There are probably a few more categories that I didn't think of that would make sense. -
AI games can be things like team survival games. Some of those games are posted to YouTube. People care enough to put the videos online, that means people care about the games. Maybe very few people, other than the players themselves, care about solo games involving AI. But you can't say as a general rule that nobody cares about AI games.
The cost of making a backup of the games before deleting them from the server is minimal. What even is the cost of 300GB of cloud storage? Just save them somewhere. Maybe in 5 years the cost of storage will be so small that we can restore all the replays to the server at basically no cost. Or some other way to make the replays available. There is no good reason to delete history even if most of the history is crap. Once it is deleted we can never get it back.

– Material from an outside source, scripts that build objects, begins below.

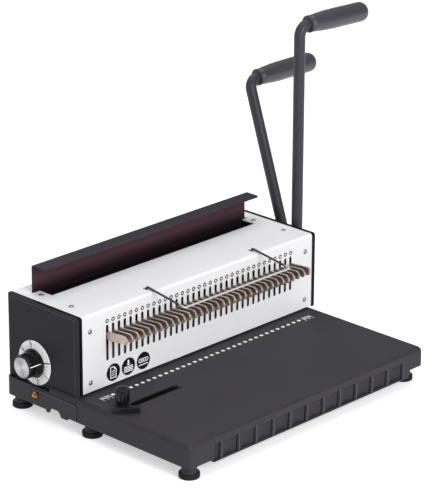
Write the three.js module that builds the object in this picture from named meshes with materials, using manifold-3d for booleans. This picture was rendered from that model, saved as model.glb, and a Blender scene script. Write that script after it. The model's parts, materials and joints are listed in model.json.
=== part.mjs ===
// A desktop wire and coil binding machine for A4 sheets: a lever punch with 34 round holes at three to the
// inch, a lever-driven press that closes the wire, a comb of hooks that holds the wire while sheets are hung
// on it, a dial that sets how far the holes lie from the sheet's edge, and a side guide on the table.
// Millimetres. X runs along the machine, Y to the rear and Z up. The sizes are worked out from the middle of
// the hole row (x = 0), the face of the front panel (y = 0) and the table's top (z = 0). The finished group
// is then moved so that its origin is the middle of the underside of its bounding box.

import * as THREE from "three";
import { mergeVertices } from "three/addons/utils/BufferGeometryUtils.js";
import Module from "manifold-3d";

const wasm = await Module();
wasm.setup();

// Shared sizes
const fit = 0.3;
const overrun = 1;
const sheet = 1.5;

// Row of punched holes: three to the inch, as many as fit between the side frames
const holePitch = 8.4667;
const rowMargin = 22;
const punchY = 24;

// Body: the white cover between two black end panels, as deep and high as its mechanism asks
const bodyHalfWidth = 180;
const bodyRearRoom = 17.4;
const bodyBend = 3;
const endLip = 5;
const throatHeight = 1.6;

// Table and base tray
const baseLeftReach = 5;
const baseRightInset = 4;
const baseFront = 164;
const baseInnerCorner = 0.5;
const baseEdge = 5.5;
const baseEdgeSteps = 3;
const basePlate = 3;
const baseWall = 3;
const baseWallDepth = 26;
const baseRightRise = 4.5;
const apronLeftInset = 36;
const apronRightInset = 24;
const apronDrop = 3.5;
const apronThickness = 7;
const apronBand = 9;
const fluteInset = 8.4;
const flutePitch = 25.55;
const fluteDepth = 4;
const cornerSteps = 4;
const fluteSides = 36;

// Feet, at three places along each side
const footHeight = 14;
const footRadius = 10.5;
const footRim = 6;
const footNeckRadius = 8;
const footInset = 11.5;
const footFrontInset = 11;
const footFrontRightInset = 19;
const footMiddleY = 12;
const footRearInset = 12;
const footBossRadius = 7;
const footSides = 16;

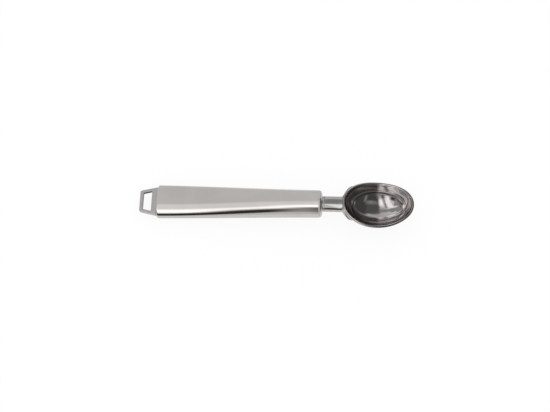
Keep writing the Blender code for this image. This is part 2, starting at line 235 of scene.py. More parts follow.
def install(thing: bpy.types.Object, node: str, material: bpy.types.Material) -> None:
    """Finish a piece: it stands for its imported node, rides on the one body and is dressed.

    Args:
        thing: The finished piece.
        node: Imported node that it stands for.
        material: Finish of the piece.
    """
    thing.data.materials.clear()
    thing.data.materials.append(material)
    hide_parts(node)
    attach(thing, "root")
    low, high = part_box(node)
    size = (np.array(high) - np.array(low)) * MILLIMETRES
    log.info(
        "%s stands for %s, %.1f x %.1f x %.1f mm, %d faces",
        thing.name, node, *size, len(thing.data.polygons),
    )


def write_mask(mesh: bpy.types.Mesh, name: str, values: Array) -> None:
    """Keep a number from 0 to 1 on every vertex of a mesh, for its finish to read."""
    mask = mesh.attributes.new(name, "FLOAT", "POINT")
    mask.data.foreach_set("value", values)


def rounded_outline(corners: Array, bend_steps: int) -> Array:
    """Closed outline whose corners are arcs.

    For a corner with unit directions b and a to its neighbours and a radius r, the arc's centre
    lies r / sin(h) along the bisector, where h is half the angle between b and a, and its ends
    lie r / tan(h) along b and a.

    Args:
        corners: Rows of x, y and radius; every radius is above 0.
        bend_steps: Straight pieces in each arc.

    Returns:
        The outline as rows of x and y.
    """
    place, radius = corners[:, :2], corners[:, 2]
    before = np.roll(place, 1, axis=0) - place
    after = np.roll(place, -1, axis=0) - place
    before /= np.linalg.norm(before, axis=1, keepdims=True)
    after /= np.linalg.norm(after, axis=1, keepdims=True)
    half = np.arccos(np.clip(np.sum(before * after, axis=1), -1.0, 1.0)) / 2
    bisector = before + after
    bisector /= np.linalg.norm(bisector, axis=1, keepdims=True)
    centre = place + bisector * (radius / np.sin(half))[:, None]
    start = place + before * (radius / np.tan(half))[:, None] - centre
    end = place + after * (radius / np.tan(half))[:, None] - centre
    sweep = np.arctan2(cross(start, end), np.sum(start * end, axis=1))
    turn = sweep[:, None] * steps(bend_steps)
    x = start[:, :1] * np.cos(turn) - start[:, 1:] * np.sin(turn)
    y = start[:, :1] * np.sin(turn) + start[:, 1:] * np.cos(turn)
    return (centre[:, None] + np.stack([x, y], axis=-1)).reshape(-1, 2)


def along_ray(outline: Array, centre: Array, angles: Array) -> Array:
    """Points where rays from a centre meet a closed outline that they each cross once.

    The side that holds a ray's angle is found, and the ray p = c + d t meets it where
    t = cross(q - c, s) / cross(d, s), with q and s the side's start and direction.

    Args:
        outline: Rows of x and y, counter-clockwise about the centre.
        centre: Where the rays start.
        angles: Angles of the rays, from -pi to pi.

    Returns:
        One point for each angle.
    """
    arm = outline - centre
    order = np.argsort(np.arctan2(arm[:, 1], arm[:, 0]))
    arm = arm[order]
    known = np.arctan2(arm[:, 1], arm[:, 0])
    side = np.searchsorted(known, angles, side="right") - 1
    first, second = arm[side % len(arm)], arm[(side + 1) % len(arm)]
    run = second - first
    ray = np.stack([np.cos(angles), np.sin(angles)], axis=-1)
    reach = cross(first, run) / cross(ray, run)
    return centre + ray * reach[:, None]


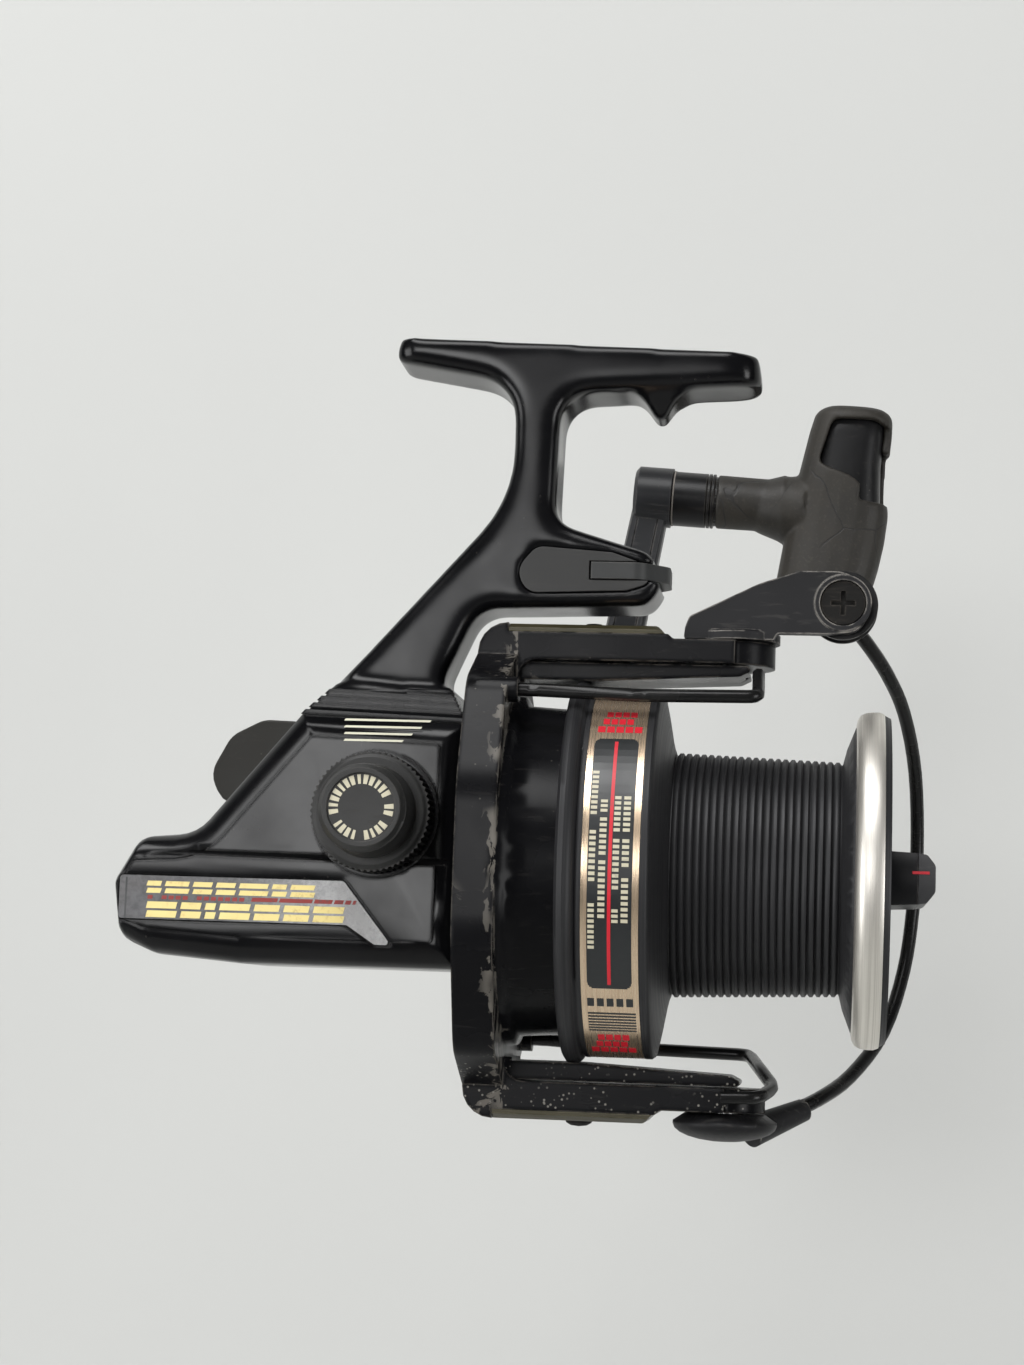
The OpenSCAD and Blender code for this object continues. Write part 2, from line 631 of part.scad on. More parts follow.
module retrieve_cap() color(black_paint) at_drive() {
    base = -half_case - 1.5;
    ring = cap_h * 0.36;
    translate([0, base, 0]) rotate([90, 0, 0]) {
        toothed(cap_d / 2, 0.35, 60, ring);
        translate([0, 0, ring]) cylinder(h = 0.8, r1 = cap_d / 2 - 0.4, r2 = cap_d / 2 - 1.4);
        translate([0, 0, ring]) cylinder(h = cap_h - ring - 1.4, r1 = cap_d / 2 - 2.6, r2 = cap_d / 2 - 3.2);
        translate([0, 0, cap_h - 1.5]) difference() {
            cylinder(h = 1.5, r1 = cap_d / 2 - 3.2, r2 = cap_d / 2 - 4.2);
            translate([0, 0, 1]) cylinder(h = 1, r = cap_d / 2 - 5.2);
        }
    }
    bar_y(base - 1, -2, drive_shaft_r - 1.4 - seat_gap);
}

fork_r = 6.6;
tongue_h = 9;
ear_t = 3.4;
module handle_base() color(satin_grey) at_drive() {
    start = half_case + boss_out + 0.9;
    root = crank_out - fork_r - 1.6;
    difference() {
        union() {
            bar_y(2, start + 1, drive_shaft_r - 1.4 - seat_gap);
            bar_y(start, start + 3, drive_shaft_r + 3);
            translate([0, start + 3, 0]) rotate([-90, 0, 0])
                cylinder(h = root - start - 3, r1 = drive_shaft_r + 2.4, r2 = drive_shaft_r + 1.6);
            translate([-fork_r, root - 6, -tongue_h / 2 - ear_t]) cube([2 * fork_r, 7.6 + fork_r, tongue_h + 2 * ear_t]);
            translate([0, crank_out, -tongue_h / 2 - ear_t]) cylinder(h = tongue_h + 2 * ear_t, r = fork_r);
        }
        translate([-20, root + 0.4, -tongue_h / 2 - 0.3]) cube([40, 40, tongue_h + 0.6]);
        translate([0, crank_out, -20]) cylinder(h = 40, r = 2 + seat_gap);
    }
}

module fold_pin() color(steel) at_drive() translate([0, crank_out, 0]) {
    translate([0, 0, -tongue_h / 2 - ear_t - 0.4]) cylinder(h = tongue_h + 2 * ear_t + 0.8, r = 2);
    translate([0, 0, tongue_h / 2 + ear_t + 0.1]) cylinder(h = 1.2, r = 3.4);
}

// ---- folding crank and T-knob ----

crank_half = crank_w / 2;
crank_t = 7.6;
hub_r = 6.9;
hub_len = 8.7;
collar_len = 10;
spindle_r = 2.4;
knob_bar_x = 42.3;
knob_shift = -1;
module at_crank() { translate([drive_x, crank_out, drive_z]) children(); }
module at_hub() { translate([hub_x, crank_out, hub_z]) rotate([0, knob_tilt, 0]) children(); }

module crank_arm() color(satin_grey) {
    side = crank_half / cos(lean);
    foot = tan(lean) * tongue_h / 2;
    pts = [
        [2, -tongue_h / 2 + 0.3, 0.8],
        [shank_len + crank_half + 1, -tongue_h / 2 + 0.3, 6],
        [shank_len + side + crank_len * tan(lean), crank_len, 0.5],
        [shank_len - side + crank_len * tan(lean), crank_len, 0.5],
        [shank_len - side + foot, tongue_h / 2 - 0.3, 3],
        [2, tongue_h / 2 - 0.3, 0.8],
    ];
    difference() {
        union() {
            at_crank() difference() {
                soft_slab(pts, -crank_t / 2, crank_t / 2, 1.7, 5, 2);
                translate([0, 0, -20]) cylinder(h = 40, r = 3);
            }
            at_crank() translate([0, 0, -tongue_h / 2]) cylinder(h = tongue_h, r = fork_r - 1);
            at_hub() bar_x(-hub_len / 2 + 0.8, hub_len / 2, hub_r);
            at_hub() translate([-hub_len / 2, 0, 0]) rotate([0, 90, 0])
                cylinder(h = 0.8, r1 = hub_r - 1, r2 = hub_r);
        }
        at_crank() translate([0, 0, -20]) cylinder(h = 40, r = 2 + run_gap);
        at_hub() bar_x(-hub_len / 2 + 1, hub_len, spindle_r + seat_gap);
    }
}

module knob_collar() color(black_paint) at_hub() {
    bar_x(-hub_len / 2 + 1.2, knob_bar_x + 6, spindle_r);
    bar_x(hub_len / 2 + 0.1, hub_len / 2 + collar_len - 2.4, 6.3);
    for (i = [0:2]) bar_x(hub_len / 2 + collar_len - 2.6 + i * 0.9, hub_len / 2 + collar_len - 2 + i * 0.9, 6.3);
    bar_x(hub_len / 2 + 1, hub_len / 2 + collar_len, 5.8);
}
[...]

Do we even have a complete backup of all replay files? Just load them into a single 1TB drive and send it to a FAFer's house. 1-2 copies like this would ensure that history is not lost.
-
Cloud storage for our purposes is around 5€ per month per 100GB. Previous calculation said we have a growth of about 20GB per month, so the costs are constantly increasing. Just keeping everything forever is not a viable option.
Also running it on a private copy is essentially the same as deleting for 99% of the users who just see "ah, replay not available, well bad luck".
-
Would it be possible to look up the storage savings from the various proposed solutions?
-
@Brutus5000 I wouldn't mind volunteering to be personally responsible for responding to people who want really old replay files for some reason. We wouldn't even need cloud storage, I would just keep a single 1TB or 2TB drive with zero ongoing costs to FAF. If the files were transmitted to me electronically it would be close to zero cost to FAF. That situation could then continue essentially indefinitely.
I doubt there is very much interest by players in those old replays, so we're probably talking about 1 request per month. Even if I have to spend 15 minutes a day responding to those old requests, I wouldn't mind.